Quote every line of the material beneath this one.

───

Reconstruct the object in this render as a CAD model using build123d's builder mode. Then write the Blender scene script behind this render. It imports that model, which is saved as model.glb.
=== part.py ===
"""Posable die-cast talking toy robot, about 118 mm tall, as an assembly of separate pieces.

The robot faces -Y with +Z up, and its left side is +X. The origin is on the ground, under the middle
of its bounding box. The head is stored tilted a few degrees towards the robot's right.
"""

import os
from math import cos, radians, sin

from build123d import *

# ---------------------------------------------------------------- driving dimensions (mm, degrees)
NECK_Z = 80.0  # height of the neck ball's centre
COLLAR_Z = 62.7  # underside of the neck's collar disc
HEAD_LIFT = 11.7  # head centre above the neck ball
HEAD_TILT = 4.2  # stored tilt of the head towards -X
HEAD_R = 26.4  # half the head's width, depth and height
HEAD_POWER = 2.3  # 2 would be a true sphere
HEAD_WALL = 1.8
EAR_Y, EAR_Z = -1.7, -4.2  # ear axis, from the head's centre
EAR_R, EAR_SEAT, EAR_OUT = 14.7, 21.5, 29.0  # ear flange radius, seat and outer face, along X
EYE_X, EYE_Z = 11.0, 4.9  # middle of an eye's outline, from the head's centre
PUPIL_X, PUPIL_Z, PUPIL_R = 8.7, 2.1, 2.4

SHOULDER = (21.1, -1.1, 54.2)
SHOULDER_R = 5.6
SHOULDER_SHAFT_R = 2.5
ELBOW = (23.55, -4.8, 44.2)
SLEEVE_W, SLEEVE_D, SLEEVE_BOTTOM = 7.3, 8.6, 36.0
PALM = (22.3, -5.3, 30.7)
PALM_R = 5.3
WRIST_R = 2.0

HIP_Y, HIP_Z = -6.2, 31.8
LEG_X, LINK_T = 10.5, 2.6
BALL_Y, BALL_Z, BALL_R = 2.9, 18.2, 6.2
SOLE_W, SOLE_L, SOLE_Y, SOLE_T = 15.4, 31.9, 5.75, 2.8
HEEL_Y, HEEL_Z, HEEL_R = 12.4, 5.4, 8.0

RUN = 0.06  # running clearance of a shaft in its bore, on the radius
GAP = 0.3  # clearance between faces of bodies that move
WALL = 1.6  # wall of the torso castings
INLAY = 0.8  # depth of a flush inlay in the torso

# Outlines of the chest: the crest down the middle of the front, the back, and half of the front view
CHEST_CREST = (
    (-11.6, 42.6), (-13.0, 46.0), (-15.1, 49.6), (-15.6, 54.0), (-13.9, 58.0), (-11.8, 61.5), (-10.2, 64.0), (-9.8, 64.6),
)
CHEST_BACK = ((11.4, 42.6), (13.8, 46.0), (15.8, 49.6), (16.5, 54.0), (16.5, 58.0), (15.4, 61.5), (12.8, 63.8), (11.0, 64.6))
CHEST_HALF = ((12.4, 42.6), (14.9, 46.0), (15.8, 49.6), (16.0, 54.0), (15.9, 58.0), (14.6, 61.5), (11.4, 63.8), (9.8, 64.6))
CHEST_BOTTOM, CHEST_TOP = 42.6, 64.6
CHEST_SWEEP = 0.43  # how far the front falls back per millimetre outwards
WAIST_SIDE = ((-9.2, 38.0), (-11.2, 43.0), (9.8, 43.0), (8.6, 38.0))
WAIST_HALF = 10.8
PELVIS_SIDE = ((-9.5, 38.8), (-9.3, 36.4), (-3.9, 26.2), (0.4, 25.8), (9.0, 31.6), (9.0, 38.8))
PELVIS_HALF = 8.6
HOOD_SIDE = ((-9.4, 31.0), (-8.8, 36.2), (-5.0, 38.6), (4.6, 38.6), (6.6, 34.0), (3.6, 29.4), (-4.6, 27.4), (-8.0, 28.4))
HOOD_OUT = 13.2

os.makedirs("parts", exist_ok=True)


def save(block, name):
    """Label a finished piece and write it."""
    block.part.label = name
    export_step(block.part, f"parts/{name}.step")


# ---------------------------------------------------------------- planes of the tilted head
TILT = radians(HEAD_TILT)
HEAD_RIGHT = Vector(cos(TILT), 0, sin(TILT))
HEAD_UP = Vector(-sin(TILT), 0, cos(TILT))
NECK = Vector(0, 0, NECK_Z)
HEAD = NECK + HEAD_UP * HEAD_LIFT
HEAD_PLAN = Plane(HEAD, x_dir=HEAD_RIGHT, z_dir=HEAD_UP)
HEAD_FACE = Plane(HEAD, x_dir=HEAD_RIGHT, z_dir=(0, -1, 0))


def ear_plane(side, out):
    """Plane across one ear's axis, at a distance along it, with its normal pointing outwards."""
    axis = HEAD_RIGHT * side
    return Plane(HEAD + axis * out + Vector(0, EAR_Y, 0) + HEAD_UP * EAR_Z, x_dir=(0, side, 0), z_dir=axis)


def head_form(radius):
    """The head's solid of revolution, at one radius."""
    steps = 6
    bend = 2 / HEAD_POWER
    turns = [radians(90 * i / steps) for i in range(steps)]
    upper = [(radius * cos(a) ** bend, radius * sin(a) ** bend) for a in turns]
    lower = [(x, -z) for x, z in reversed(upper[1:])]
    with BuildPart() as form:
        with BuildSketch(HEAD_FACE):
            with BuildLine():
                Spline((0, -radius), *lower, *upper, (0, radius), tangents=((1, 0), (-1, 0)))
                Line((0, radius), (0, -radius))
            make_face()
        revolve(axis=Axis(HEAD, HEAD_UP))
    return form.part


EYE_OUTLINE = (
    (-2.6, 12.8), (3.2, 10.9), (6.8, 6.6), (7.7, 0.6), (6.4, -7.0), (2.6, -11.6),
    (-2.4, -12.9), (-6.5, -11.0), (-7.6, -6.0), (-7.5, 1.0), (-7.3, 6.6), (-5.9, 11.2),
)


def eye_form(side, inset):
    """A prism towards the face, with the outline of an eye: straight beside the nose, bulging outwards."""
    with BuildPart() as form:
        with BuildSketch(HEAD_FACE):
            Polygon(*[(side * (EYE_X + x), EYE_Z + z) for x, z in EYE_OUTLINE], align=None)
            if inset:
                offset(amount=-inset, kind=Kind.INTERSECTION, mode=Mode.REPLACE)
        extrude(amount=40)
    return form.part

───

• Output for this task:
Reconstruct the object in this render as a CAD model using build123d's builder mode. Then write the Blender scene script behind this render. It imports that model, which is saved as model.glb.
=== part.py ===
"""Posable die-cast talking toy robot, about 118 mm tall, as an assembly of separate pieces.

The robot faces -Y with +Z up, and its left side is +X. The origin is on the ground, under the middle
of its bounding box. The head is stored tilted a few degrees towards the robot's right.
"""

import os
from math import cos, radians, sin

from build123d import *

# ---------------------------------------------------------------- driving dimensions (mm, degrees)
NECK_Z = 80.0  # height of the neck ball's centre
COLLAR_Z = 62.7  # underside of the neck's collar disc
HEAD_LIFT = 11.7  # head centre above the neck ball
HEAD_TILT = 4.2  # stored tilt of the head towards -X
HEAD_R = 26.4  # half the head's width, depth and height
HEAD_POWER = 2.3  # 2 would be a true sphere
HEAD_WALL = 1.8
EAR_Y, EAR_Z = -1.7, -4.2  # ear axis, from the head's centre
EAR_R, EAR_SEAT, EAR_OUT = 14.7, 21.5, 29.0  # ear flange radius, seat and outer face, along X
EYE_X, EYE_Z = 11.0, 4.9  # middle of an eye's outline, from the head's centre
PUPIL_X, PUPIL_Z, PUPIL_R = 8.7, 2.1, 2.4

SHOULDER = (21.1, -1.1, 54.2)
SHOULDER_R = 5.6
SHOULDER_SHAFT_R = 2.5
ELBOW = (23.55, -4.8, 44.2)
SLEEVE_W, SLEEVE_D, SLEEVE_BOTTOM = 7.3, 8.6, 36.0
PALM = (22.3, -5.3, 30.7)
PALM_R = 5.3
WRIST_R = 2.0

HIP_Y, HIP_Z = -6.2, 31.8
LEG_X, LINK_T = 10.5, 2.6
BALL_Y, BALL_Z, BALL_R = 2.9, 18.2, 6.2
SOLE_W, SOLE_L, SOLE_Y, SOLE_T = 15.4, 31.9, 5.75, 2.8
HEEL_Y, HEEL_Z, HEEL_R = 12.4, 5.4, 8.0

RUN = 0.06  # running clearance of a shaft in its bore, on the radius
GAP = 0.3  # clearance between faces of bodies that move
WALL = 1.6  # wall of the torso castings
INLAY = 0.8  # depth of a flush inlay in the torso

# Outlines of the chest: the crest down the middle of the front, the back, and half of the front view
CHEST_CREST = (
    (-11.6, 42.6), (-13.0, 46.0), (-15.1, 49.6), (-15.6, 54.0), (-13.9, 58.0), (-11.8, 61.5), (-10.2, 64.0), (-9.8, 64.6),
)
CHEST_BACK = ((11.4, 42.6), (13.8, 46.0), (15.8, 49.6), (16.5, 54.0), (16.5, 58.0), (15.4, 61.5), (12.8, 63.8), (11.0, 64.6))
CHEST_HALF = ((12.4, 42.6), (14.9, 46.0), (15.8, 49.6), (16.0, 54.0), (15.9, 58.0), (14.6, 61.5), (11.4, 63.8), (9.8, 64.6))
CHEST_BOTTOM, CHEST_TOP = 42.6, 64.6
CHEST_SWEEP = 0.43  # how far the front falls back per millimetre outwards
WAIST_SIDE = ((-9.2, 38.0), (-11.2, 43.0), (9.8, 43.0), (8.6, 38.0))
WAIST_HALF = 10.8
PELVIS_SIDE = ((-9.5, 38.8), (-9.3, 36.4), (-3.9, 26.2), (0.4, 25.8), (9.0, 31.6), (9.0, 38.8))
PELVIS_HALF = 8.6
HOOD_SIDE = ((-9.4, 31.0), (-8.8, 36.2), (-5.0, 38.6), (4.6, 38.6), (6.6, 34.0), (3.6, 29.4), (-4.6, 27.4), (-8.0, 28.4))
HOOD_OUT = 13.2

os.makedirs("parts", exist_ok=True)


def save(block, name):
    """Label a finished piece and write it."""
    block.part.label = name
    export_step(block.part, f"parts/{name}.step")


# ---------------------------------------------------------------- planes of the tilted head
TILT = radians(HEAD_TILT)
HEAD_RIGHT = Vector(cos(TILT), 0, sin(TILT))
HEAD_UP = Vector(-sin(TILT), 0, cos(TILT))
NECK = Vector(0, 0, NECK_Z)
HEAD = NECK + HEAD_UP * HEAD_LIFT
HEAD_PLAN = Plane(HEAD, x_dir=HEAD_RIGHT, z_dir=HEAD_UP)
HEAD_FACE = Plane(HEAD, x_dir=HEAD_RIGHT, z_dir=(0, -1, 0))


def ear_plane(side, out):
    """Plane across one ear's axis, at a distance along it, with its normal pointing outwards."""
    axis = HEAD_RIGHT * side
    return Plane(HEAD + axis * out + Vector(0, EAR_Y, 0) + HEAD_UP * EAR_Z, x_dir=(0, side, 0), z_dir=axis)


def head_form(radius):
    """The head's solid of revolution, at one radius."""
    steps = 6
    bend = 2 / HEAD_POWER
    turns = [radians(90 * i / steps) for i in range(steps)]
    upper = [(radius * cos(a) ** bend, radius * sin(a) ** bend) for a in turns]
    lower = [(x, -z) for x, z in reversed(upper[1:])]
    with BuildPart() as form:
        with BuildSketch(HEAD_FACE):
            with BuildLine():
                Spline((0, -radius), *lower, *upper, (0, radius), tangents=((1, 0), (-1, 0)))
                Line((0, radius), (0, -radius))
            make_face()
        revolve(axis=Axis(HEAD, HEAD_UP))
    return form.part


EYE_OUTLINE = (
    (-2.6, 12.8), (3.2, 10.9), (6.8, 6.6), (7.7, 0.6), (6.4, -7.0), (2.6, -11.6),
    (-2.4, -12.9), (-6.5, -11.0), (-7.6, -6.0), (-7.5, 1.0), (-7.3, 6.6), (-5.9, 11.2),
)


def eye_form(side, inset):
    """A prism towards the face, with the outline of an eye: straight beside the nose, bulging outwards."""
    with BuildPart() as form:
        with BuildSketch(HEAD_FACE):
            Polygon(*[(side * (EYE_X + x), EYE_Z + z) for x, z in EYE_OUTLINE], align=None)
            if inset:
                offset(amount=-inset, kind=Kind.INTERSECTION, mode=Mode.REPLACE)
        extrude(amount=40)
    return form.part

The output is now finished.